Duty of care
Individuals who keep any animals are under a legal duty of care to prevent them from causing harm to others. This is a civil liability under the law of tort, which means that where harm is caused – action can be taken against the animal owner by the person who suffered loss or injury in the civil courts.
If the animal’s owner is negligent in looking after or restraining the animal, and this directly results in harm, injury or loss to another person (or their property), then the owner will be liable in negligence. In any negligence claim, the following elements must be established to make out a successful claim:
- Duty of care
- Breach of the duty
- Damage or injury
Where negligence can be demonstrated, the victim is entitled to compensation in respect of their pain and injury, and losses resulting from the breach.
In addition to negligence, there is specific legislation governing liability for animals which, in many cases, provides an easier and more robust route to establishing a legal claim and securing damages.
Animals Act 1971
The Animals Act 1971 provides a distinction between dangerous and non-dangerous species.
Under section 2(1) of the 1971 Act, where damage is caused by an animal from a dangerous species, any person who is a keeper of the animal is liable for the damage, subject to certain exceptions.
A dangerous species is one which:
- is not commonly domesticated in the British Isles; and
- which, when fully grown, unless restrained, is either likely to cause severe damage or is such that any damage which it does cause is likely to be severe.
Under the Act, the keeper of a dangerous animal is strictly liable for any harm which may have been caused by that animal, regardless of whether or not the keeper or owner was at fault. Strict liability means neither negligence nor intent is required for liability to be shown.
A common misconception when considering strict liability under the Animals Act 1971 is that the damage caused is that usually associated with that animal, eg. biting. However, it applies to any damage caused, for instance, if an animal is being transported by a trailer but the animal suddenly moves, the trailer could be thrown off balance and cause damage to a third party (or vehicle) on the road.
Keeper of the animal
The keeper of the animal is defined by the Act as:
- the owner who is in possession;
- the head of the household if the owner is under 16 years old; or
- an existing keeper who loses ownership or possession, until there is a new keeper.
The Dangerous Wild Animals Act 1976
Note that keepers of dangerous wild animals are required to take out insurance policies against liability for damage caused to third parties and to be licensed by the local authority (Dangerous Wild Animals Act 1976).
Under Section 2(2) of the 1971 Act, where damage is caused by an animal from a non-dangerous species, the keeper of the animal is liable for the damage. Animals within this category include dogs, cattle, horses, etc.

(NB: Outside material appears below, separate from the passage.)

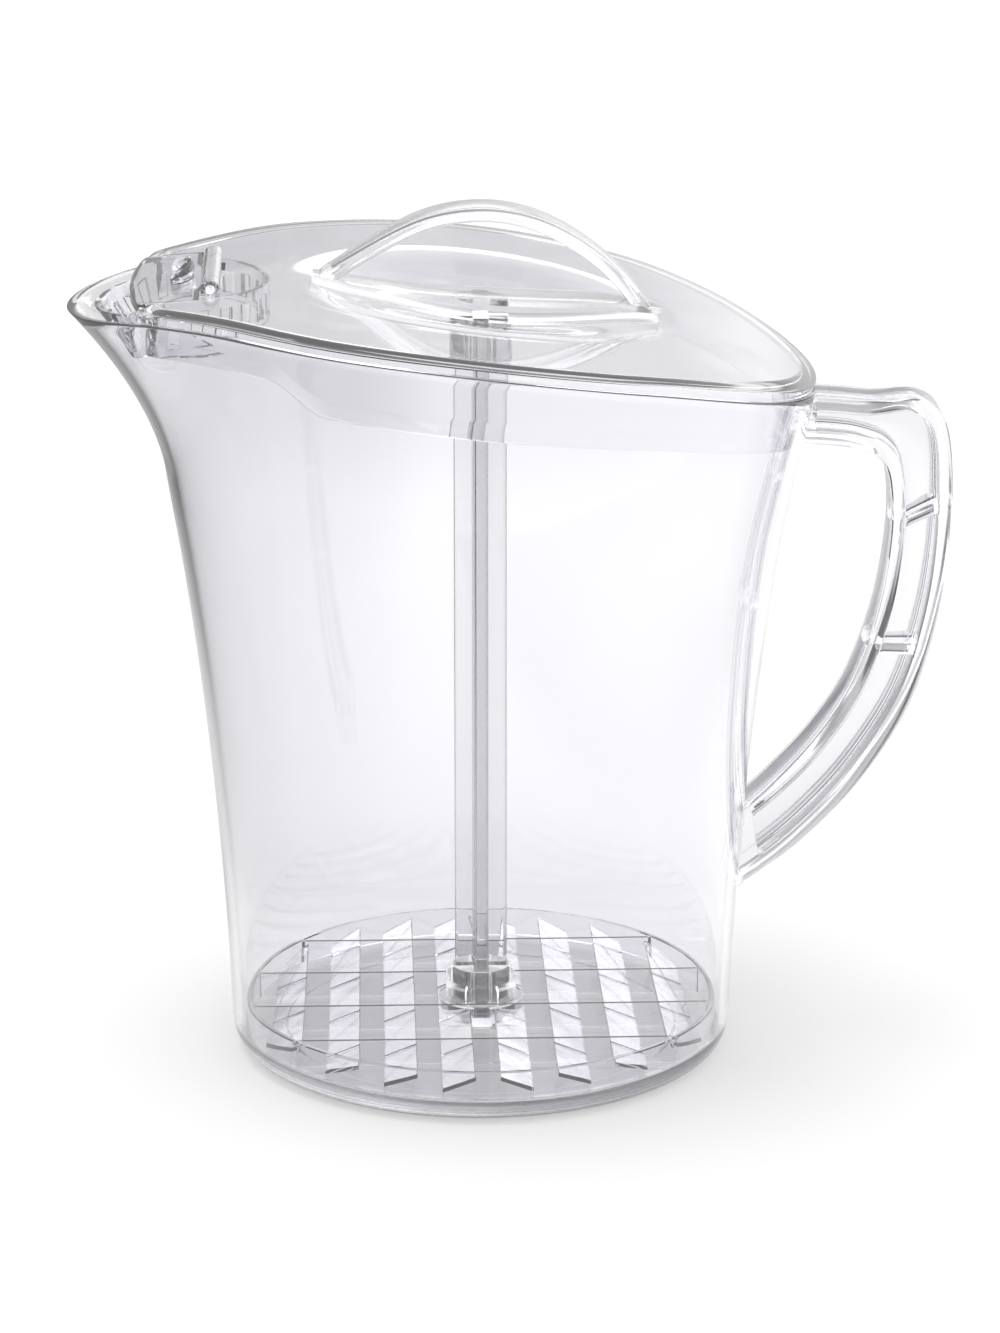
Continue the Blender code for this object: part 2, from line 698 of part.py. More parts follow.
def bar_surfaces():
    """Grids over and under the grip's lower bar, which fills the lid's dish."""
    top = []
    bottom = []
    length = GRIP_LEFT + GRIP_RIGHT
    for share in np.linspace(0, 1, 17):
        x = -GRIP_LEFT + length * share
        round_end = math.sqrt(max(0.0, 1 - abs(2 * share - 1) ** 3))
        half = BAR_HALF_WIDTH * (BAR_TIP_SHARE + (1 - BAR_TIP_SHARE) * round_end)
        across = half * np.array([-1.0, -0.5, 0.0, 0.5, 1.0])
        under = lid_height(x, across) + TOUCH_GAP
        thick = BAR_THICKNESS * smooth_curve(share, BAR_PLACE_SHARES, BAR_THICKNESS_SHARES)
        over = float(lid_height(x, 0.0)) + TOUCH_GAP + thick
        bottom.append([(x, y, z) for y, z in zip(across, under)])
        top.append([(x, y, over) for y in across])
    return np.array(top), np.array(bottom)


def arch_rows():
    """Rounded strip sections along the arch, from the spout side over to the handle side."""
    length = GRIP_LEFT + GRIP_RIGHT - 2 * ARCH_THICKNESS
    start = -GRIP_LEFT + ARCH_THICKNESS
    end = start + length
    low = float(lid_height(start, 0.0)) + ARCH_THICKNESS / 2
    high = float(lid_height(end, 0.0)) + ARCH_THICKNESS / 2
    shares = (1 - np.cos(np.linspace(0, math.pi, 25))) / 2
    x = start + length * shares
    z = low + (high - low) * shares + grip_rise(shares)
    slope_x = np.gradient(x)
    slope_z = np.gradient(z)
    size = np.hypot(slope_x, slope_z)
    normal_x = -slope_z / size
    normal_z = slope_x / size
    rows = []
    for k, share in enumerate(shares):
        middle = math.sin(math.pi * share)
        half = (ARCH_FOOT_WIDTH + (ARCH_WIDTH - ARCH_FOOT_WIDTH) * middle) / 2
        thick = ARCH_THICKNESS / 2
        bevel = ARCH_THICKNESS / 4
        section = [
            (half, -thick + bevel),
            (half, thick - bevel),
            (half - bevel, thick),
            (-half + bevel, thick),
            (-half, thick - bevel),
            (-half, -thick + bevel),
            (-half + bevel, -thick),
            (half - bevel, -thick),
        ]
        rows.append([(x[k] + normal_x[k] * up, y, z[k] + normal_z[k] * up) for y, up in section])
    return rows


def rod_top():
    """Upper end of the rod, inside the grip's socket."""
    return dish_floor() + SOCKET_DEPTH


def build_grip():
    """D-shaped grip: an arch over a lower bar, with the rod's socket in the bar."""
    grip = piece("plunger_grip", *slab(*bar_surfaces()))
    join(grip, "grip_arch", loft(arch_rows()))
    span = ROD_SPAN + 2 * TOUCH_GAP
    fin = ROD_FIN + 2 * TOUCH_GAP
    socket = cross_solid(span, fin, dish_floor() - CUT_OVERRUN, rod_top() + TOUCH_GAP)
    cut(grip, "grip_socket", socket)
    return grip


def disc_bottom():
    """Underside of the mixing disc, just clear of the jug's floor."""
    return FLOOR + RUNNING_GAP


def rod_bottom():
    """Lower end of the rod, inside the disc's hub."""
    return disc_bottom() + SLAT_INSET + HUB_FLOOR + TOUCH_GAP


def build_rod():
    """Cross-shaped plunger rod."""
    return piece("plunger_rod", *cross_solid(ROD_SPAN, ROD_FIN, rod_bottom(), rod_top()))


def disc_radius():
    """Outer radius of the mixing disc, which runs just inside the jug's wall."""
    return float(turned_radius(disc_bottom())) - WALL - DISC_CLEARANCE


def vane(middle, half, slope, reach):
    """Inclined slat along Y whose ends follow the ring."""
    rows = []
    centre_z = disc_bottom() + RING_HEIGHT / 2
    for side in (-1, 1):
        x = middle + side * half * math.cos(slope)
        z = centre_z + side * half * math.sin(slope)
        end = math.sqrt(reach**2 - x**2)
        low = z - VANE_WALL / 2
        high = z + VANE_WALL / 2
        rows.append([(x, -end, low), (x, end, low), (x, end, high), (x, -end, high)])
    return loft(rows)


def build_disc():
    """Slatted mixing disc: a ring, straight bars along X, inclined vanes along Y and a hub."""
    radius = disc_radius()
    low = disc_bottom()
    high = low + RING_HEIGHT
    angles = circle_angles(3 * ROUND_SIDES)
    inner = radius - RING_WALL
    rims = ((inner, low), (radius, low), (radius, high), (inner, high))
    rows = [ring(angles, r, z) for r, z in rims]
    disc = piece("mixing_disc", *loft(rows, closed=True))
    reach = radius - RING_WALL / 2
    spacing = 2 * radius / (BAR_COUNT + 1)
    for k in range(BAR_COUNT):
        y = (k - (BAR_COUNT - 1) / 2) * spacing
        end = math.sqrt(reach**2 - y**2)
        corners = ((-end, y - BAR_WALL / 2, low + SLAT_INSET), (end, y + BAR_WALL / 2, high - SLAT_INSET))
        join(disc, f"bar_{k}", block(*corners))
    pitch = reach / (VANES_PER_SIDE + 0.25)
    for side, name in ((-1, "left"), (1, "right")):
        for k in range(VANES_PER_SIDE):
            shape = vane(side * (k + 0.5) * pitch, VANE_WIDTH / 2, -side * VANE_ANGLE, reach)
            join(disc, f"vane_{name}_{k}", shape)
    sleeve = ROD_SPAN / 2 + TOUCH_GAP + SLEEVE_WALL
    angles = circle_angles(ROUND_SIDES)
    rows = [
        ring(angles, HUB_RADIUS, low + SLAT_INSET),
        ring(angles, HUB_RADIUS, low + HUB_HEIGHT),
        ring(angles, sleeve, low + HUB_HEIGHT + SLEEVE_WALL),
        ring(angles, sleeve, low + SLEEVE_TOP),
    ]
    join(disc, "hub", loft(rows))
    span = ROD_SPAN + 2 * TOUCH_GAP
    fin = ROD_FIN + 2 * TOUCH_GAP
    socket = cross_solid(span, fin, rod_bottom() - TOUCH_GAP, low + SLEEVE_TOP + CUT_OVERRUN)
    cut(disc, "hub_socket", socket)
    return disc


def build():
    """Clears the scene, makes every piece and hangs the moving ones on their joints."""
    for old in list(bpy.data.objects):
        bpy.data.objects.remove(old, do_unlink=True)
    build_body()
    build_handle()
    hinge_x, hinge_z = hinge_place()
    lid_lift = joint_empty("lid_lift", (0.0, 0.0, dish_floor()))
    plunger_slide = joint_empty("plunger_slide", (0.0, 0.0, rod_top()), lid_lift)
    cap_hinge = joint_empty("cap_hinge", (hinge_x, 0.0, hinge_z), lid_lift)
    carry(build_lid(), lid_lift)
    carry(build_strainer(), lid_lift)
    carry(build_pin(), lid_lift)
    carry(build_cap(), cap_hinge)
    for made in (build_grip(), build_rod(), build_disc()):
        carry(made, plunger_slide)


build()
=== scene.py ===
"""Quick stir pitcher in clear moulded plastic: jug, side handle, lid with spout cap and strainer, and
a plunger with a slatted mixing disc.

Lengths are in metres. The origin is the centre of the underside, +Z is up, +X points to the side
handle and the spout is on the -X side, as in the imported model.
"""

import math

import bmesh
import bpy
import numpy as np
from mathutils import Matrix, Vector


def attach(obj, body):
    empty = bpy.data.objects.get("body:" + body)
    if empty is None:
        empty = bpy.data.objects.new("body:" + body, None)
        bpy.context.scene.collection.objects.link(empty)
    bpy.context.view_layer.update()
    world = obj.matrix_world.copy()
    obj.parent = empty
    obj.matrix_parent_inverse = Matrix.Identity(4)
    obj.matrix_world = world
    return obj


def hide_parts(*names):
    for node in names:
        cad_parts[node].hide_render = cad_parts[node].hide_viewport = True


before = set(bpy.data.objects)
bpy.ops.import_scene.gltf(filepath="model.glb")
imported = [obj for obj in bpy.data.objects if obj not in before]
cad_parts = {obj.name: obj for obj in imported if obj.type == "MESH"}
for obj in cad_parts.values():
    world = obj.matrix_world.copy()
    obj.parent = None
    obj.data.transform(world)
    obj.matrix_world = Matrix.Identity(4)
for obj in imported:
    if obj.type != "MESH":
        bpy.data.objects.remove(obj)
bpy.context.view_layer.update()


def new_object(name, data):
    """Object made from its data and linked to the scene."""
    made = bpy.data.objects.new(name, data)
    bpy.context.scene.collection.objects.link(made)
    return made


# Camera
# It looks down on the jug's side at the photograph's angle, from far enough for a long lens, and
# the jug's handle end is turned a little away from it.
PITCH = math.radians(16.886)
TURN = math.radians(-2.0)
DISTANCE = 1.3733
AIM_HEIGHT = 0.1118
AIM_SIDE = 0.0056
LENS = 129.63
FAR_CLIP = 200

ahead = Vector((-math.sin(TURN) * math.cos(PITCH), math.cos(TURN) * math.cos(PITCH), -math.sin(PITCH)))
aside = Vector((math.cos(TURN), math.sin(TURN), 0))
camera = new_object("camera", bpy.data.cameras.new("camera"))
camera.location = Vector((0, 0, AIM_HEIGHT)) + aside * AIM_SIDE - ahead * DISTANCE
camera.rotation_euler = (math.pi / 2 - PITCH, 0, TURN)
camera.data.lens = LENS
camera.data.clip_end = FAR_CLIP
bpy.context.scene.camera = camera
bpy.context.scene.view_settings.view_transform = "Standard"


# Studio
# The plastic sees a tent that is bright low down and dimmer above and on the left, which draws its
# edges. A bright band and a small patch on the right light the disc's slats. A broad overhead lamp
# lights the floor alone and lays the jug's soft shadow on it.
TENT_STOPS = (
    (0.0, 1.1), (0.12, 1.1), (0.17, 0.67), (0.225, 0.67), (0.245, 3.0), (0.29, 3.0),
    (0.32, 0.9), (0.4, 0.8), (0.5, 0.5),
)
PATCH_UP_STOPS = ((0.17, 0.0), (0.195, 1.6), (0.215, 1.6), (0.24, 0.0))
PATCH_SIDE_STOPS = ((0.595, 0.0), (0.615, 1.0), (0.66, 1.0), (0.7, 0.0))
SIDE_STOPS = ((0.0, 0.35), (0.35, 0.62), (0.47, 0.72), (0.55, 0.98), (0.7, 1.15), (1.0, 1.15))
BOTH_SIDES = (-1.0, 1.0)
SKY_FOR_FLOOR = 1.04
SUN_STRENGTH = 0.8
SUN_WIDTH = 24
SUN_AIM = (0.16, 0.03, -1.0)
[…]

To prove liability under Section 2(2), the following needs to be established:
- the damage is of a kind which the particular animal, unless restrained, is likely to cause – or if caused is likely to be severe;
- such likelihood is due to the characteristics of the particular animal not normally found in animals of the same species, or not so except at certain times or in certain circumstances;
- that those characteristics were known to the keeper as defined above.
Various defences to a claim under the 1971 Act are available, including:
- Contributory negligence
A keeper is not liable where the damage caused is due wholly to the fault of the other person. Where the other person was partly to blame, contributory negligence can reduce the amount of damages the keeper may be liable to pay.
It is a defence if the other person voluntary assumed or accepted the risk of harm or damage from the animal. This defence is not available if the risk is ordinarily incidental to that person’s employment, for instance, someone working as a lion tamer’s assistant.
It is a defence where the keeper can prove that the animal was not deliberately kept to protect people or property from trespassers, or if it was – that this was not unreasonable in the circumstances.